Before I or anyone else can really predict the outcome of the 2009 season, we still have to wait and see where Manny Ramirez ends up.  Manny is a game changer and will change any division race, and therefore change any playoff brackets.

In 2008 I wondered if Curt Schilling would pitch at all, now I wonder if he’ll pitch in 2009, he says he probably can toward the end of the season. Miguel Tejada had a bad season on a team that was never in contention, and somehow the Astros managed to do nothing this off season.

Johan Santana did well, but he wasn’t better in a weaker NL. Albert Pujols’ “injury” was all hype, probably created by the Cubs beat writers. Finally, Dontrelle Willis did not rebound, unless you call being traded from the Marlins to Detroit before being sent to AA ball in Florida, a rebound.

The Tampa Bay Rays...Who would have guessed that? Enough said.

The last year for Yankee Stadium in 2008 leads to a first year in, well, Yankee Stadium in 2009.

So now the questions for 2009.  Will Tex and Sabathia be enough to get the Yankees to the promised land?  What will a Major League Baseball season look like without Greg Maddux taking the mound for the first time since 1986?  Jeff Kent is also gone, will he be a HOF inductee in 2014? 

Will the Brewers come back to earth with Sabathia gone and Ben Sheets not yet in the fold for 2009?  Will Evan Longoria have a sophomore slump and take the Rays down with him?  Will the Cubs maintain their consistency for 101 straight years? Will the Phillies repeat as World Champoins?

2009 will bring us more chances to watch A-Rod get closer to 600 and move toward immortality, even though the PR around him, including Joe Torre’s book, will give people plenty of reasons not to like him.

You may not like A-Rod, but you’re watching history in the making by a guy who has seemingly avoided the aid of performance enhancers.

There will be those who will prefer the 14-12 slugfest to a 1-0 pitchers’ duel. There will be those who will prefer seeing a triple play to a grand slam. There will be those who will prefer the night game at Shea to the day game at Wrigley. But the game is always the same and the game will always win.

One thing that always hold true for me and I said this last year, but I have to repeat it: While I wish I could catch a game at Ebbets Field with a stogie in one hand and a Roger Kahn article and box score in the other, I will “settle” for Dodger Stadium, Minute Maid Park, and the Ballpark at Arlington and the words of Bill Plaschke, Buster Olney, and Rick Morrissey.

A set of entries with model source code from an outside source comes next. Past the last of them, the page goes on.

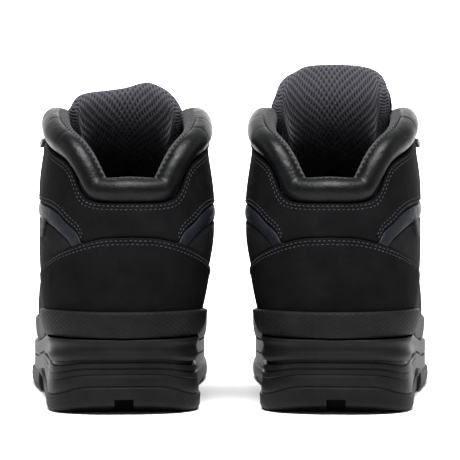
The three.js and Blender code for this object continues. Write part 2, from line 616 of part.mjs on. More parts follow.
// ---------------------------------------------------------------- collar roll
const COLLAR_END = 0.77; // q of the roll's front ends
const ROLL_SIDES = 8;
const rollRadius = (q) =>
  curve([[0, COLLAR_RADIUS.back], [0.2, COLLAR_RADIUS.back + 0.4], [0.45, COLLAR_RADIUS.side], [0.6, COLLAR_RADIUS.side], [COLLAR_END, COLLAR_RADIUS.end]], abs(q));
function rollPoint(q, angle) {
  const at = skin(q, TOP_EDGE);
  const out = skinNormal(q, TOP_EDGE);
  const ahead = skin(q + 0.004, TOP_EDGE).sub(skin(q - 0.004, TOP_EDGE)).normalize();
  const up = out.clone().cross(ahead).normalize();
  const r = rollRadius(q);
  return at
    .addScaledVector(up, r + GAP + r * sin(angle))
    .addScaledVector(out, -LEATHER - LINING / 2 + r * cos(angle));
}
function collarRoll(hand) {
  const stations = stationsBetween(-COLLAR_END, COLLAR_END);
  const points = [];
  const faces = [];
  for (const q of stations) for (let k = 0; k < ROLL_SIDES; k++) points.push(rollPoint(q, (2 * PI * k) / ROLL_SIDES));
  for (let i = 0; i < stations.length - 1; i++)
    for (let k = 0; k < ROLL_SIDES; k++) {
      const [a, b] = [i * ROLL_SIDES + k, i * ROLL_SIDES + ((k + 1) % ROLL_SIDES)];
      faces.push([a, a + ROLL_SIDES, b + ROLL_SIDES], [a, b + ROLL_SIDES, b]);
    }
  const end = (stations.length - 1) * ROLL_SIDES;
  for (let k = 1; k < ROLL_SIDES - 1; k++) {
    faces.push([0, k, k + 1]);
    faces.push([end, end + k + 1, end + k]);
  }
  return mesh(points, faces, hand);
}

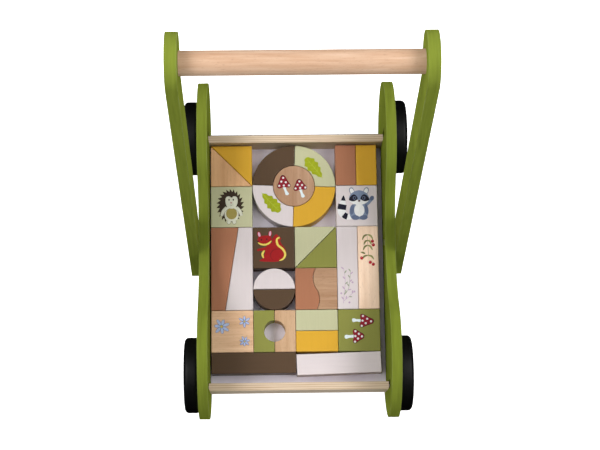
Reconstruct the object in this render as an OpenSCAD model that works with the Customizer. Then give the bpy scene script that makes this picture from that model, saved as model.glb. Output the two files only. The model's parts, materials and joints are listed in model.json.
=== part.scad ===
// Push-along baby walker with a tray of loose wooden blocks.
// +Z is up, +Y points to the handle end, and the origin is on the floor under the
// middle of the walker.

/* [Side panels] */
// Thickness of a side panel
panel_t = 12; // [10:1:15]
// Radius of the round lobe at each end of a side panel
lobe_r = 71.5; // [70:0.5:74]
// Distance from the middle of the walker to a lobe's centre
lobe_y = 129.5; // [126:0.5:134]
// Height of the lobe centres above the floor
lobe_z = 88; // [86:1:92]
// Height of the waist's top edge, midway between the lobes
waist_top_z = 102; // [98:1:110]
// Height of the waist's bottom edge, midway between the lobes
waist_low_z = 26; // [22:1:32]

/* [Tray] */
// Inside width of the tray
tray_w = 208; // [206:1:212]
// Inside length of the tray
tray_l = 288; // [286:1:292]
// Position of the tray's front inner face
tray_front_y = -159.5; // [-161:0.5:-158]
// Height of the tray floor's top face
floor_top_z = 56; // [54:1:58]
// Thickness of the tray floor
floor_t = 6; // [4:0.5:6]
// Thickness of an end board
board_t = 9; // [8:0.5:10]
// Height of an end board's top edge above the tray floor
board_rise = 35; // [30:1:40]

/* [Handle] */
// Diameter of the handle bar
bar_d = 24; // [20:1:28]
// Position of the handle bar's axis
bar_y = 102.5; // [90:0.5:110]
// Height of the handle bar's axis
bar_z = 508; // [480:1:520]
// Diameter of the round head at the top of a handle arm
head_d = 59.4; // [50:0.2:64]
// Width of a handle arm below its head
arm_w = 37; // [34:0.5:46]
// Thickness of a handle arm
arm_t = 12; // [11:1:15]
// Backward lean of the arms from upright, in degrees
arm_lean = 11.1; // [8:0.1:14]

/* [Wheels] */
// Outside diameter of a wheel
wheel_d = 90; // [80:1:92]
// Width of a wheel
wheel_w = 18; // [17:1:22]
// Distance between the two axles
wheelbase = 291; // [280:1:300]
// Diameter of the wheel disc inside the tyre
disc_d = 74; // [66:1:76]
// Radius of the tyre's shoulders
shoulder_r = 5; // [2:0.5:6]
// Diameter of the steel axles
axle_d = 8; // [6:0.5:8]

/* [Blocks] */
// Side of the square that every block is a share or a multiple of
unit = 50; // [46:0.5:50.5]
// Thickness of a block
block_t = 25; // [20:1:30]
// Gap between neighbouring blocks
block_gap = 0.4; // [0.3:0.1:1]
// Turn of the four ring blocks together, in degrees
ring_turn = -2; // [-5:0.5:5]
// Turn of the white bar at the front, in degrees
bar_turn = 1.6; // [0:0.1:2]

/* [Hidden] */

$fn = 96;
eps = 1;

// Colours
green_paint = [0.55, 0.62, 0.22];
beech = [0.87, 0.70, 0.54];
plywood = [0.85, 0.75, 0.62];
lilac = [0.70, 0.68, 0.75];
steel = [0.72, 0.73, 0.75];
black = [0.08, 0.08, 0.09];
dark_brown = [0.30, 0.23, 0.18];
terracotta = [0.63, 0.42, 0.31];
yellow = [0.80, 0.62, 0.18];
light_green = [0.76, 0.79, 0.60];
leaf_green = [0.54, 0.57, 0.27];
pale_pink = [0.87, 0.82, 0.82];
natural = [0.83, 0.68, 0.52];

// Frame
half_w = tray_w / 2;
outer_x = half_w + panel_t;
floor_low_z = floor_top_z - floor_t;
board_low_z = floor_low_z - 2;
board_top_z = floor_top_z + board_rise;
tray_rear_y = tray_front_y + tray_l;

// Arcs that join the two lobes: each touches both lobes and passes through the waist
function waist_arc_r(drop) = (lobe_y * lobe_y + drop * drop - lobe_r * lobe_r) / (2 * (lobe_r - drop));
top_arc_r = waist_arc_r(waist_top_z - lobe_z);
low_arc_r = waist_arc_r(lobe_z - waist_low_z);
top_arc_z = waist_top_z + top_arc_r;
low_arc_z = waist_low_z - low_arc_r;
top_share = lobe_r / (lobe_r + top_arc_r);
low_share = lobe_r / (lobe_r + low_arc_r);
top_touch = [lobe_y * (1 - top_share), lobe_z + (top_arc_z - lobe_z) * top_share];
low_touch = [lobe_y * (1 - low_share), lobe_z + (low_arc_z - lobe_z) * low_share];

// Grooves in the panels for the end boards and the floor
floor_groove_d = 3;
board_groove_d = 2.5;
board_groove_top_z = board_top_z + 34;
board_reach = 1;
board_half_l = half_w + board_reach;

// Middle of each end board's thickness
board_mid_y = [tray_front_y - board_t / 2, tray_rear_y + board_t / 2];

// Handle arms: the front edge touches the head, and a fillet joins the rear edge to it
bar_socket_d = 5;
arm_fillet_r = 8;
arm_up = [sin(arm_lean), cos(arm_lean)];
arm_front = [-cos(arm_lean), sin(arm_lean)];
head = [bar_y, bar_z];
head_r = head_d / 2;
arm_rear = head_r - arm_w;
// Point of an arm's side, at a distance in front of the head's centre and one above it
function arm_point(front, above) = head + front * arm_front + above * arm_up;
// Point of an arm's side at a height, at a distance in front of the arm's long axis through the head
function arm_at_height(front, z) =
    arm_point(front, (z - head[1] - front * arm_front[1]) / arm_up[1]);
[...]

I live in Texas.  To my left and my right, in Florida and Arizona, I can hear the knock of the bats hitting the white baseballs, I can hear those baseballs popping in gloves and I can see one manager after another walking around a field with a batting practice bat.  Men are about to live the dreams of boys.

While I’m dreaming with everyone else, I’ll see you at the ballpark in 2009.